With smartphone and tablet ownership now at record heights in the United States, it comes as little surprise that major brands and marketing executives are planning to allocate even more of their budgets to mobile marketing in this year.
Despite being only month into 2014, it’s clear that the level of sophistication in these campaigns are well-positioned to increase markedly in the process.
As mobileStorm’s Digital Marketing Blog recently reported, IBM surveyed some 600 senior managers at the close of 2013, the majority of whom say they are planning to ramp up their investments in mobile marketing this year.
Fueling this accelerated interest is the fact that most surveyed industry leaders can already point to “measurable returns on mobile investments.”
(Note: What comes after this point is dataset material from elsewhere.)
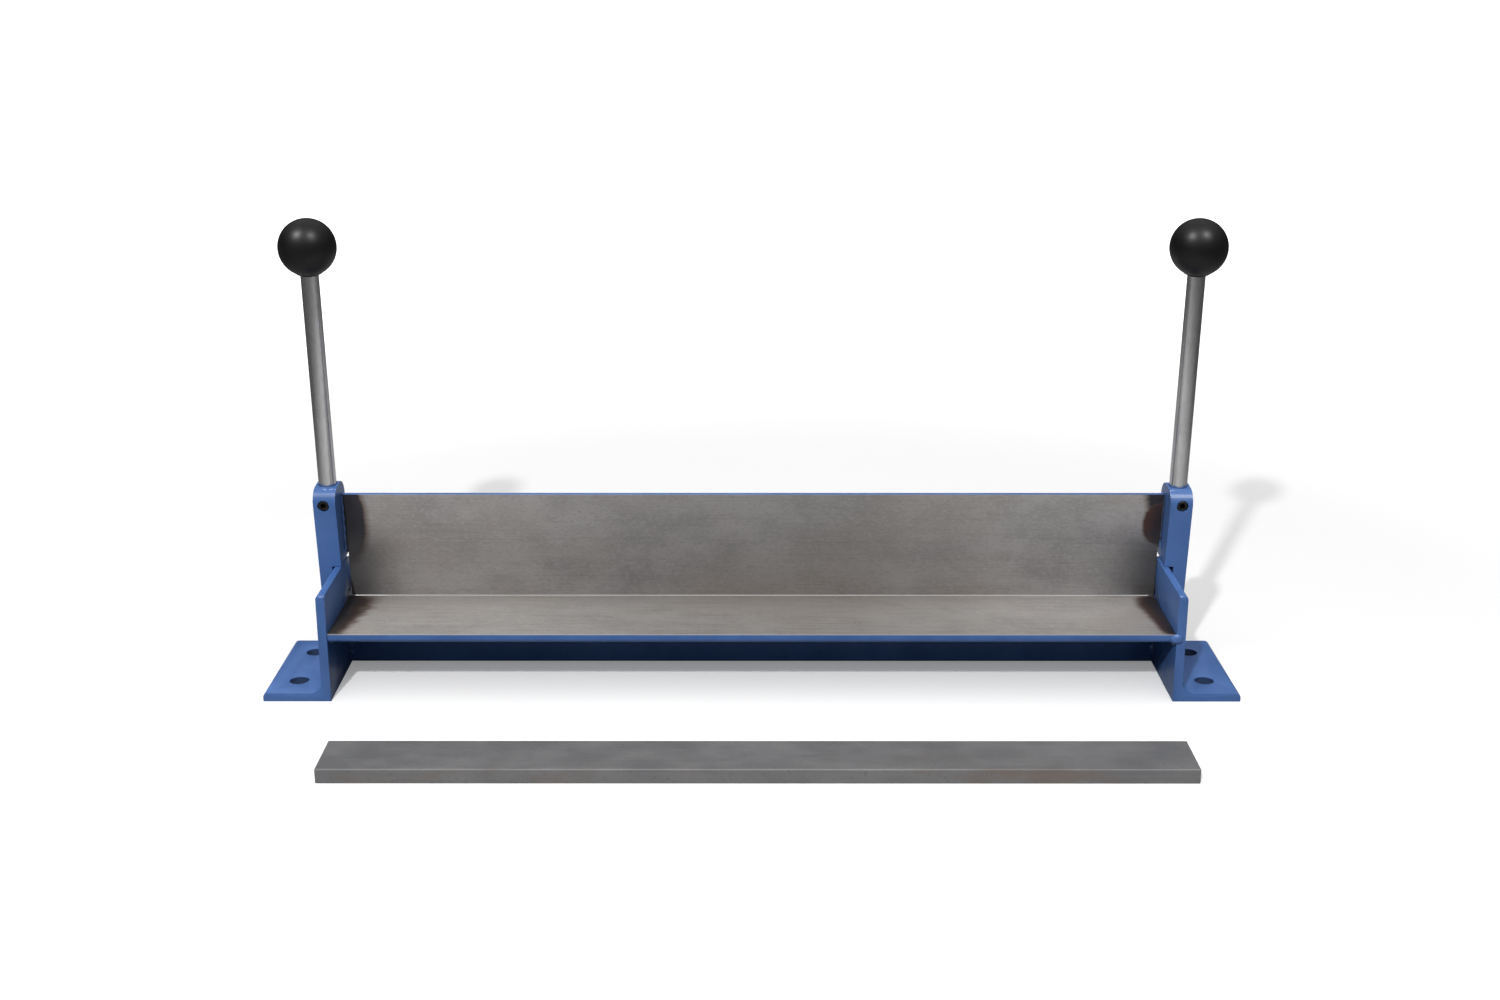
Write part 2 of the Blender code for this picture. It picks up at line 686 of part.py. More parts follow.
clear_scene()
PARTS = new_collection("sheet_metal_brake")
CUTTERS = new_collection("cutters", hidden=True)
make_brake()
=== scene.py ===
import json
import math

import bmesh
import bpy
from mathutils import Matrix, Vector, noise


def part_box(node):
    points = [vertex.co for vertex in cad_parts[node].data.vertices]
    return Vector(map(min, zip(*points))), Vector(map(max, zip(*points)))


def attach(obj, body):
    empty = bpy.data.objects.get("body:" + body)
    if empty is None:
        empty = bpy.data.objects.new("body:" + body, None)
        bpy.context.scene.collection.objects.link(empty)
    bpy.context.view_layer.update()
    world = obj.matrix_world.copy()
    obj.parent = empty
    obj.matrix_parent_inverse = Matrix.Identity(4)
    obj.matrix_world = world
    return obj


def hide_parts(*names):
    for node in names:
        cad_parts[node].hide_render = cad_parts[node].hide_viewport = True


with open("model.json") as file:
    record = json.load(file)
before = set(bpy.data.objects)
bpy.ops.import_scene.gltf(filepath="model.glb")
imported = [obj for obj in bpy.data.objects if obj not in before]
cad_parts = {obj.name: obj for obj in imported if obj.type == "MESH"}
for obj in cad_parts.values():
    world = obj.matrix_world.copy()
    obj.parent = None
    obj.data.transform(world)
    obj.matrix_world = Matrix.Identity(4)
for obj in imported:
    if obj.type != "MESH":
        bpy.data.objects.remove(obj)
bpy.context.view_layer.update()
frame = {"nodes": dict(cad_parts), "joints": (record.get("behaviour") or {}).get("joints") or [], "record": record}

RECORD = frame["record"]
NODES = frame["nodes"]
SIDES = {"left": -1, "right": 1}

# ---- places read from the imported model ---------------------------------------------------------

HINGE = next(joint for joint in frame["joints"] if joint["name"] == "leaf_hinge")
HINGE_POINT = Vector(HINGE["pos_m"])
LEAF_LEAN = math.radians(-HINGE["range_deg"][0] - 90)
LEAF_FRAME = Matrix.Translation(HINGE_POINT) @ Matrix.Rotation(LEAF_LEAN, 4, "X")
LEAF_BACK = LEAF_FRAME.to_3x3() @ Vector((0, 1, 0))
LEAF_UP = LEAF_FRAME.to_3x3() @ Vector((0, 0, 1))


def leaf_box(node):
    """Lowest and highest corner of a node in the leaf's own frame."""
    inverse = LEAF_FRAME.inverted()
    points = [inverse @ vertex.co for vertex in NODES[node].data.vertices]
    low = Vector([min(p[i] for p in points) for i in range(3)])
    high = Vector([max(p[i] for p in points) for i in range(3)])
    return low, high


BED_LOW, BED_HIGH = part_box("bed_angle")
BED_TOP = BED_HIGH.z
STEEL = next(m for m in RECORD["mounts"] if m["name"] == "foot_left_top")["pos_m"][2]
LEAF_LOW, LEAF_HIGH = leaf_box("leaf_angle")

# ---- mesh helpers ------------------------------------------------------------------------------

ROUND_STEPS = 64
SHARP_ANGLE = math.radians(32)  # a piece's edges that turn more than this are drawn sharp


def mesh_piece(name, work, matrix=None):
    """Makes a bmesh a smooth-shaded object of the scene, stood in place by a matrix."""
    bmesh.ops.recalc_face_normals(work, faces=work.faces)
    mesh = bpy.data.meshes.new(name)
    work.to_mesh(mesh)
    work.free()
    mesh.shade_smooth()
    mesh.set_sharp_from_angle(angle=SHARP_ANGLE)
    piece = bpy.data.objects.new(name, mesh)
    bpy.context.scene.collection.objects.link(piece)
    if matrix is not None:
        mesh.transform(matrix)
    return piece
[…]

According to corresponding coverage from Mobile Commerce Press, mobile marketing “has changed the way in which execs are participating in company strategies.”
Eric Lesser, the research director for the IBM Institute for Business Value, explained that CIOs will play an important role in the creation of more elaborate and intricate mobile marketing strategies for 2014 and beyond.
Of course, there are still creative and execution-related challenges that come with the territory in the new age of mobile marketing. But they’re not wholly unfamiliar challenges.
“The mobile challenges that organizations are wrestling with are much the like the challenges they saw when dealing with the emerging Internet 15 years ago,” said Lesser, adding that the findings of the study indicate that an effective mobile strategy can provide “huge opportunities” for boosting consumer engagement to a degree never before experienced.